Repeat the material in full. Keep every line exactly as it is.

··· SOURCE EXCERPT ···

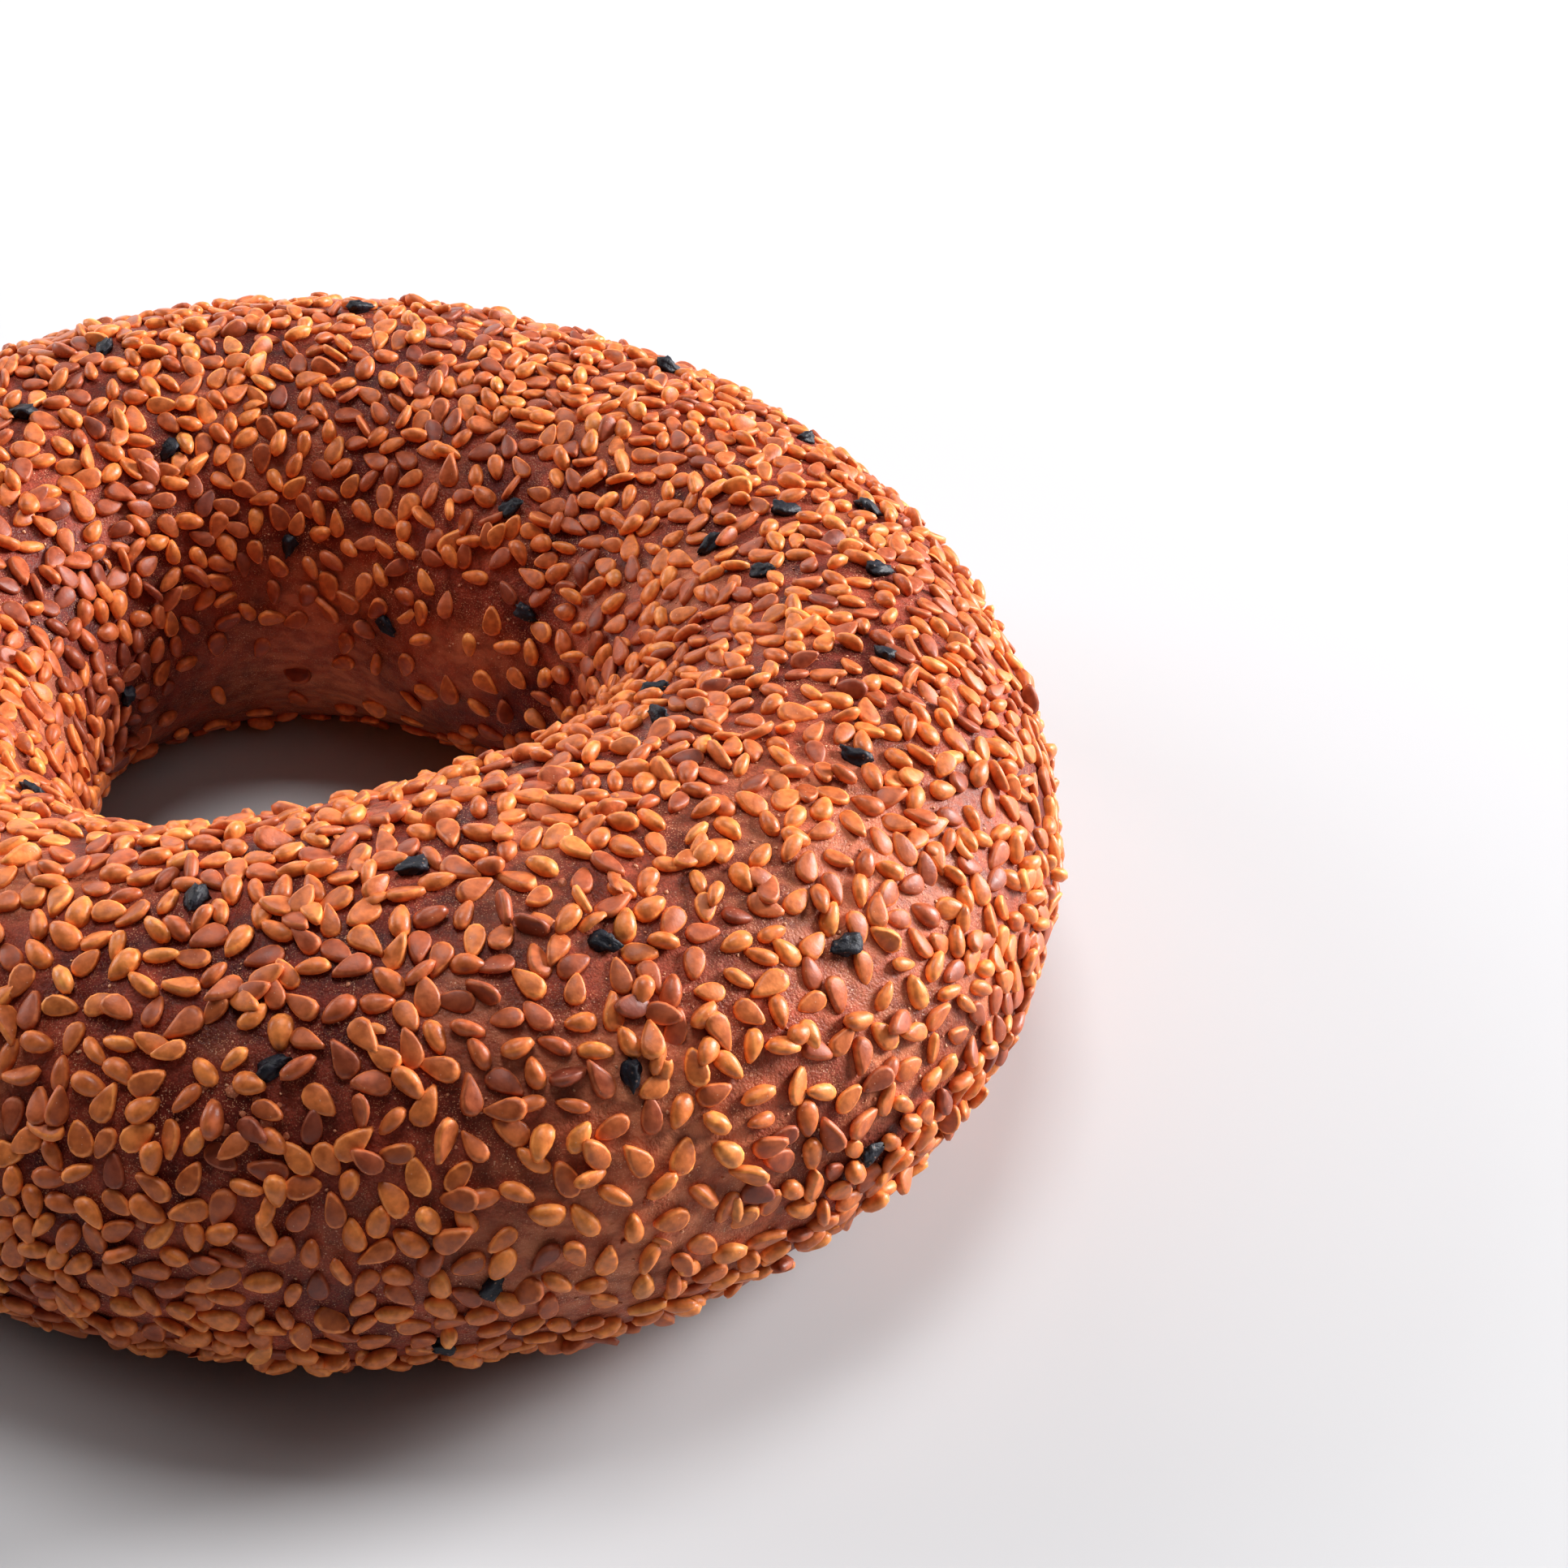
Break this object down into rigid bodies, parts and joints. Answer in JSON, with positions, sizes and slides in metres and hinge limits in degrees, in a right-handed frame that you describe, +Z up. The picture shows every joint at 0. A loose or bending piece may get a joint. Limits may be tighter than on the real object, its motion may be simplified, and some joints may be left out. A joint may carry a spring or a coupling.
{
  "type": "simit",
  "caption": "Plump ring of browned bread with an open middle, its whole crust covered in toasted sesame seeds and a few black seeds.",
  "frame": {"origin": "middle of the ring's footprint, on the surface that it rests on", "axes": "+Z up through the middle of the ring; the stretch of the ring that the picture shows nearest is towards -Y"},
  "size_m": [0.1554, 0.1514, 0.0485],
  "materials": {
    "crust": "satin baked crust",
    "sesame_seeds": "satin toasted seed",
    "black_seeds": "dull wrinkled seed"
  },
  "bodies": {
    "root": {"simit": "crust"}
  },
  "joints": []
}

···

SOLVED PROBLEM:
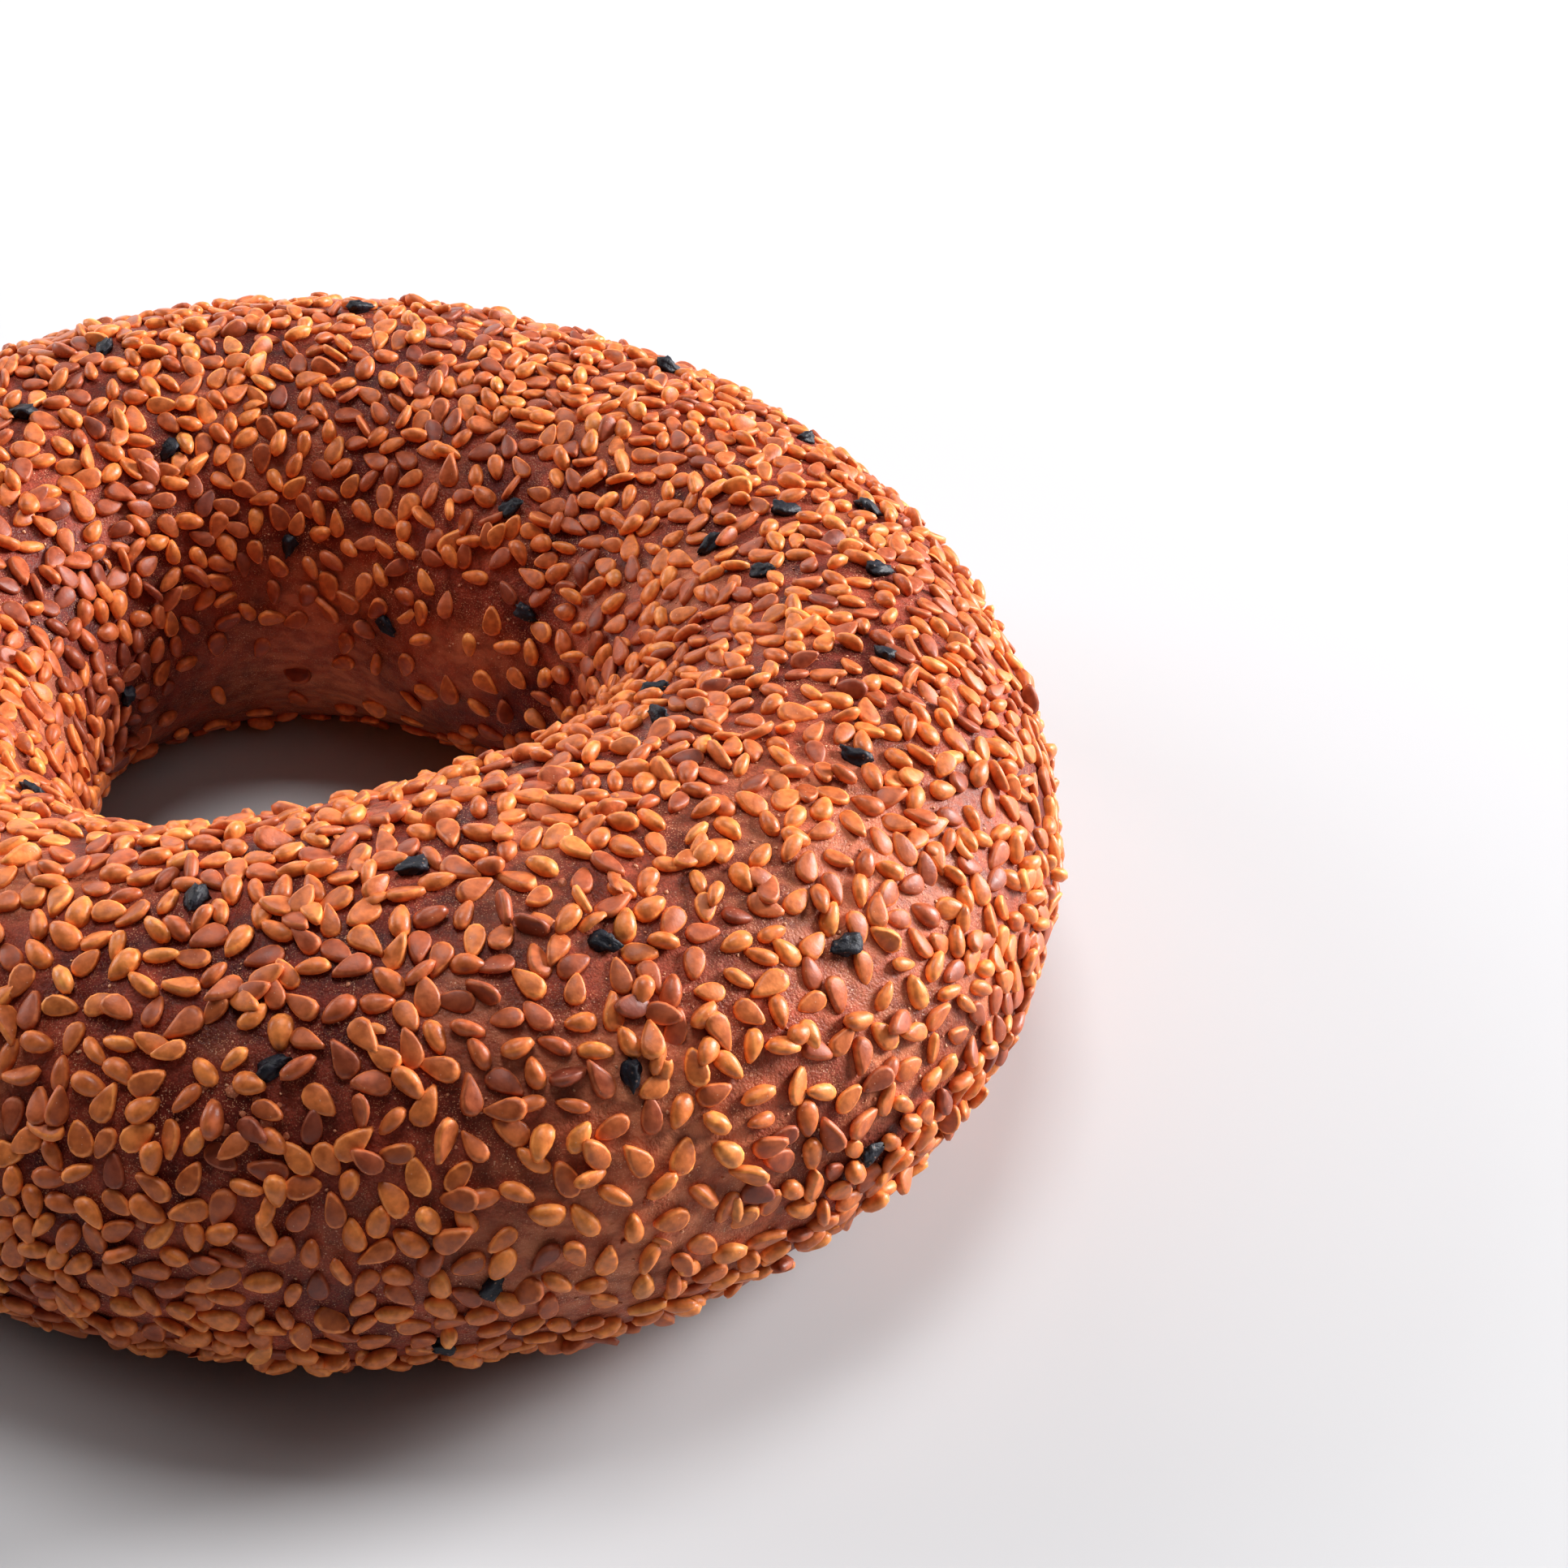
Break this object down into rigid bodies, parts and joints. Answer in JSON, with positions, sizes and slides in metres and hinge limits in degrees, in a right-handed frame that you describe, +Z up. The picture shows every joint at 0. A loose or bending piece may get a joint. Limits may be tighter than on the real object, its motion may be simplified, and some joints may be left out. A joint may carry a spring or a coupling.
{
  "type": "simit",
  "caption": "Plump ring of browned bread with an open middle, its whole crust covered in toasted sesame seeds and a few black seeds.",
  "frame": {"origin": "middle of the ring's footprint, on the surface that it rests on", "axes": "+Z up through the middle of the ring; the stretch of the ring that the picture shows nearest is towards -Y"},
  "size_m": [0.1554, 0.1514, 0.0485],
  "materials": {
    "crust": "satin baked crust",
    "sesame_seeds": "satin toasted seed",
    "black_seeds": "dull wrinkled seed"
  },
  "bodies": {
    "root": {"simit": "crust"}
  },
  "joints": []
}